Remove the duplicates in Excel based on two column values

Hi Everyone, I want to remove the duplicate records in an Excel file by comparing the values of 2 columns and only keep unique records,

image
here is the file now I want to remove Duplicate records from the file where Invoice number and Supplier Number column values are same. Ex. in the pic I want to remove 4th row as row 3 and row 4 have same supplier and invoice number. Rest the data will be kept as it is
Can someone please provide me the query

@Vineet_Joshi

1. Read Range (Output: DataTable)
2. Assign uniqueRows = (From row In dataTable.AsEnumerable()
                       Group row By key = New With {Key .Column1 = row.Field(Of String)("Column1"), Key .Column2 = row.Field(Of String)("Column2")} Into Group
                       Where Group.Count() = 1
                       Select Group.First()).CopyToDataTable()
3. Write Range (Input: uniqueRows)

Hi @Vineet_Joshi

Try this

distinctDataTable = yourDataTable.AsEnumerable() _
    .GroupBy(Function(row) New With {
        Key .Col1 = row.Field(Of String)("Column1"),
        Key .Col2 = row.Field(Of String)("Column2")
    }) _
    .Select(Function(group) group.First()) _
    .CopyToDataTable()

Hi @Vineet_Joshi

Try this:

dt_Output = (From row In dtInput.AsEnumerable()
                Group row By Key = New With {
                    Key .Column1 = row.Field(Of String)("Column1"),
                    Key .Column2 = row.Field(Of String)("Column2")
                } Into Group
                Where Group.Count() = 1
                Select Group.First()).CopyToDataTable()

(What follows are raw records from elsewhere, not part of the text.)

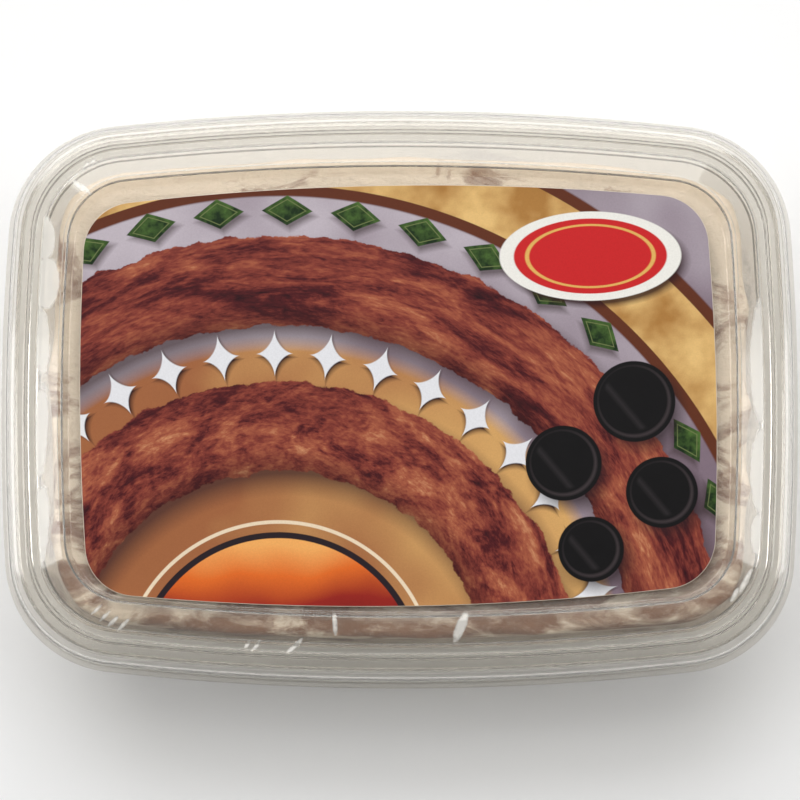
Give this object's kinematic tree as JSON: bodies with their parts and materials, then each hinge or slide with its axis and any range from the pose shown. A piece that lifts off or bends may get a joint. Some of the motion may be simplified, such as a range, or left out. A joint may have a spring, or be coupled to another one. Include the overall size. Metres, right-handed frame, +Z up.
{
  "type": "tub of marble halva",
  "caption": "Shut clear plastic tub of marble halva: long, with bowed sides, round corners, a push-on lid and a printed label in the lid's sunken panel.",
  "frame": {"origin": "middle of the base, on the surface that the tub stands on", "axes": "+X along the tub's length, +Y towards the label's upper edge, +Z up through the lid"},
  "size_m": [0.156, 0.1148, 0.038],
  "materials": {
    "tub_plastic": "clear thin thermoformed plastic",
    "lid_plastic": "clear thin thermoformed plastic",
    "halva": "matte flaky sesame halva with brown cocoa marbling",
    "label_print": null
  },
  "bodies": {
    "root": {"tub": "tub_plastic", "lid": "lid_plastic", "halva": "halva", "label": "label_print"}
  },
  "joints": []
}
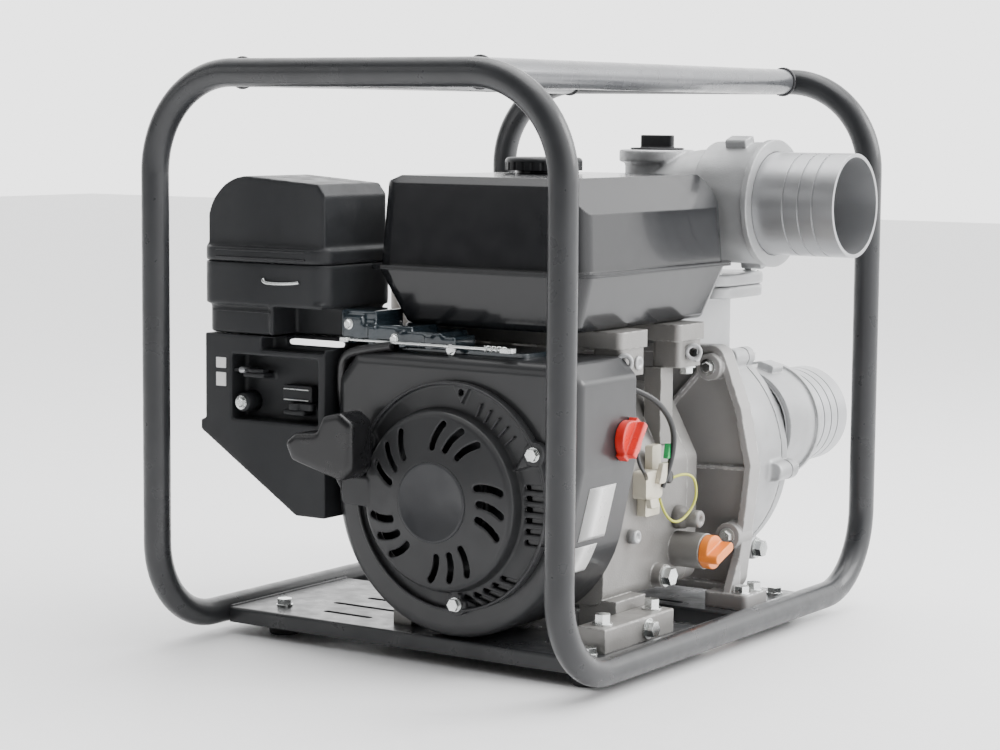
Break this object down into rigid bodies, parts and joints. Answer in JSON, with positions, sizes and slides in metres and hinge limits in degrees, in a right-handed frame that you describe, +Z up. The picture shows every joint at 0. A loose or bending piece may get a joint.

dt_Output is of DataType System.Data.DataTable
Hope it helps!!

getting this issue "Unable to cast object of type ‘System.Double’ to type ‘System.String’

Hi @Vineet_Joshi

Try this:

dt_Output = (From row In dtInput.AsEnumerable()
                Group row By Key = New With {
                    Key .Column1 = row.Field(Of Double)("Column1"),
                    Key .Column2 = row.Field(Of Double)("Column2")
                } Into Group
                Where Group.Count() = 1
                Select Group.First()).CopyToDataTable()

Hope it helps!!

@Vineet_Joshi

Change the Datatype to double if you have number data

row.Field(Of Double)("Column1")

the data is in string format

Hi @Vineet_Joshi

If possible could you share a excel sample and expected output.

Regards

@Vineet_Joshi

Please share the sample excel file

image
here is the file now I want to remove Duplicate records from the file where Invoice number and Supplier Number column values are same. Ex. in the pic I want to remove 4th row as row 3 and row 4 have same supplier and invoice number

Hi @Vineet_Joshi

→ Read Range Workbook
image
Output-> InputDt

→ Use syntax in Assign:

dtExtractedText = (From row In InputDt.AsEnumerable()
                  Group row By Key = New With {
                      Key .InvoiceNumber = row.Field(Of Object)("Invoice Number"),
                      Key .SupplierNumber = row.Field(Of String)("Supplier Number")
                  } Into Group
                  Select Group.First()).CopyToDataTable()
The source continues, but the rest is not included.